Na manhã do dia 8 de Julho, «com o céu azul-claro — nem na própria Serra de Sintra havia nuvens —», Andersen parte para Setúbal, onde irá passar um tempo na quinta de Carlos O'Neill. Durante a viagem anota a observação de que os passageiros, isto é, os portugueses, são graves e discretos «pouca impressão» dando «da vivacidade da gente do Sul». «O sol brilhava no céu claro e sobre as águas tranquilas. Em frente erguia-se Lisboa nas suas soberbas colinas, como uma monumental ampliação fotográfica».

Em Setúbal, instalado na «Quinta dos Bonecos», deleita-se com a vegetação variegada e luxuriante. «Que profusão de cores e variedade de flores ! Até mesmo das fendas dos muros, desabrochavam cravos e cactos que no Norte só poderiam ter sido criados em estufas». Mas o calor atormenta-o : «De dia, só se podia andar cá fora sob a sombra das árvores de espessa folhagem, ou se se queria ir a qualquer parte onde incidia o sol, havia que caminhar vagarosamente e a coberto dum guarda-sol branco».

Começa por visitar o convento de Brancanes, na proximidade, a que se seguem excursões a cavalo ao Castelo de Palmela e à Serra de S. Luís. A majestosa natureza era como «a nave duma igreja no mundo grandioso e estranho de Deus». Ao regressar, com a pele ardente do sol e os membros fatigados, mas maravilhado, Andersen repousa no frescor da noite e todo se entrega à beleza que o cerca. «Como é bela a noite, amena e refrescante / E as estrelas de grandeza e brilho tais». E recordando-se que em breve terá de voltar à sua Dinamarca, escreve estes «versinhos» no livro da família O’Neill :

«Lá no plano Norte verdejante, 
Recordando todas as impressões vividas 
Para Setúbal voará o pensamento distante 
Para junto de todas as pessoas queridas».

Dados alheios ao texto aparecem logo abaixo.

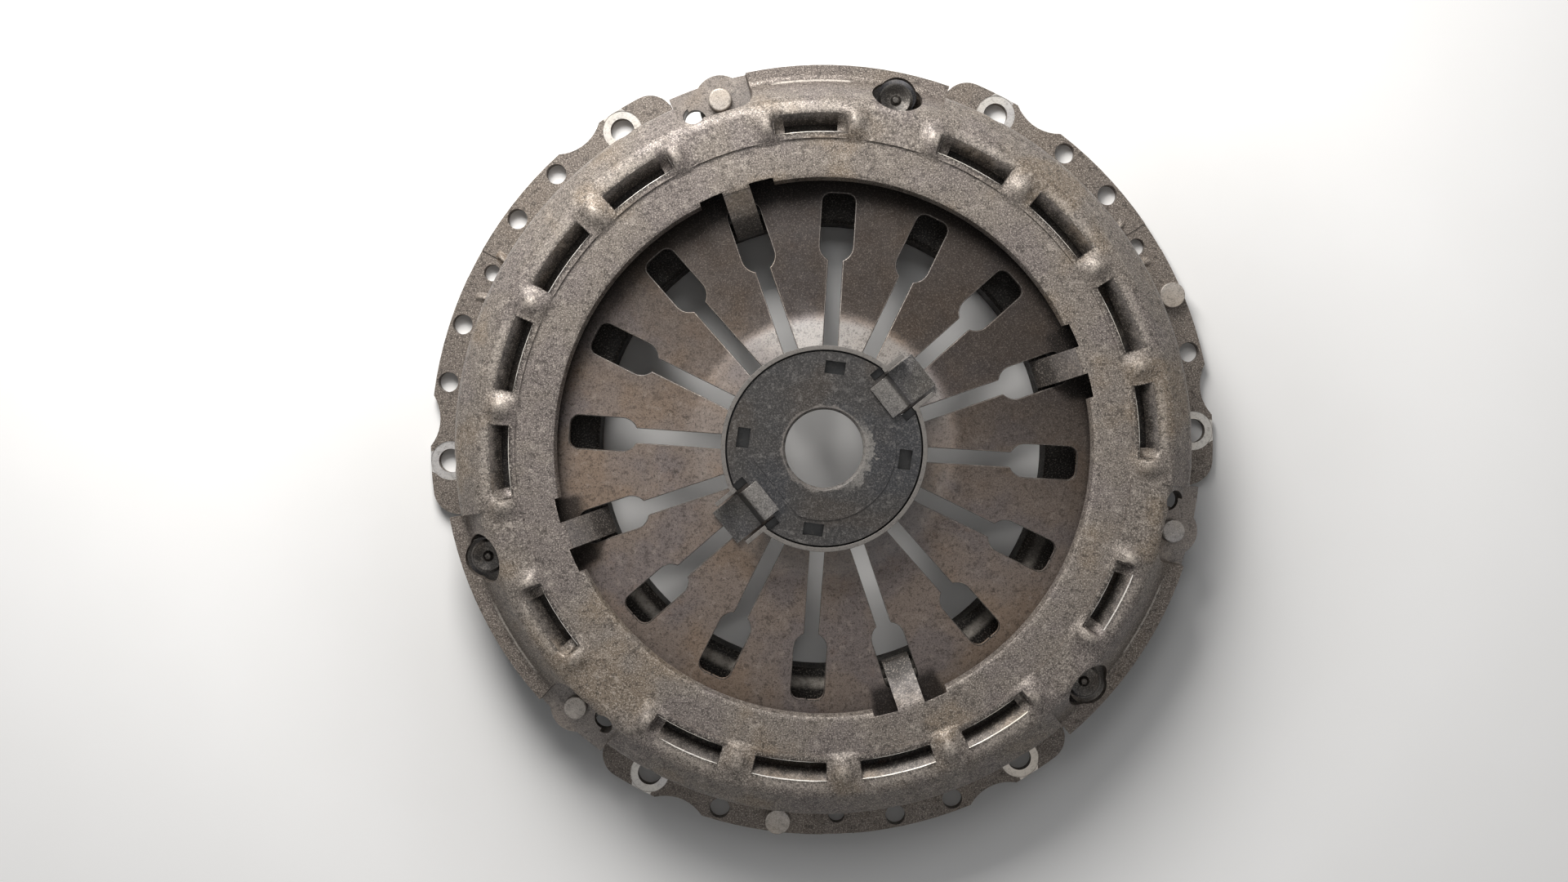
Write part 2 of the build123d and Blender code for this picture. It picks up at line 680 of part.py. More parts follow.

A sua curiosidade de viajante continua a saciar-se em Setúbal. Vai ver os festejos de Santo António na cidade e, sensível e medroso, sofre com os estrondos das bombas, com a agitação do povo e com os solavancos da carruagem. «Estava inteiramente convencido que acabaria por quebrar uma perna ou um braço». Visita o edifício do Consulado de O'Neill, o Campo do Bonfim (?) onde «as boas madamas burguesas estavam sentadas, tranquilas e graves, nos bancos, os homens passeavam com mais vivacidade dum lado para o outro». Assiste a uma tourada no dia de São Pedro, vê a Igreja de Jesus e, por fim, faz uma receada e por duas vezes adiada excursão marítima à Arrábida e a Tróia e nela tanto o assustam as vagas que, com ressentimento, ouve o amigo O'Neill afirmar que «não tinha dado provas aí do sangue dinamarquês».

Ao regressar, lê nos jornais chegados as notícias da guerra distante na Áustria e na Alemanha. «Enquanto corria sangue e soavam gemidos de morte noutros países», — regista na Visita — a bênção da paz pairava maravilhosamente sobre Portugal, longe e afastado desses perigos. E eu sentia e gozava essa tranquilidade, essa beleza e essa paz». Pensa, porém, que é já tempo de volver à pátria, recordando-se do ditado de Kavamál «hóspede querido torna-se aborrecido, se por muito tempo fica sentado em casa alheia». Havia, passado um mês em Setúbal, o que, com cinco semanas na «Quinta do Pinheiro» em Lisboa, «era mais de metade do tempo que havia fixado para a estada em Portugal» e queria ainda ver Sintra e Coimbra.

Assim se despede dos amigos em Setúbal, «daqueles adoráveis seres, daquela casa confortável e daquela bela natureza». Na véspera da partida contempla, solitário, a maravilhosa quietude da noite em Brancanes e dela retém a última imagem: «tudo aí era calma, solidão e perfume refrescante das árvores e arbustos. As estrelas cintilavam, senti-me deprimido, com o coração cheio de tristeza...»

Regressa à «Quinta do Pinheiro», onde na sua ausência, a «natureza se havia alterado bastante», para partir pouco depois com Jorge e José O’Neill, para Aveiro e Coimbra.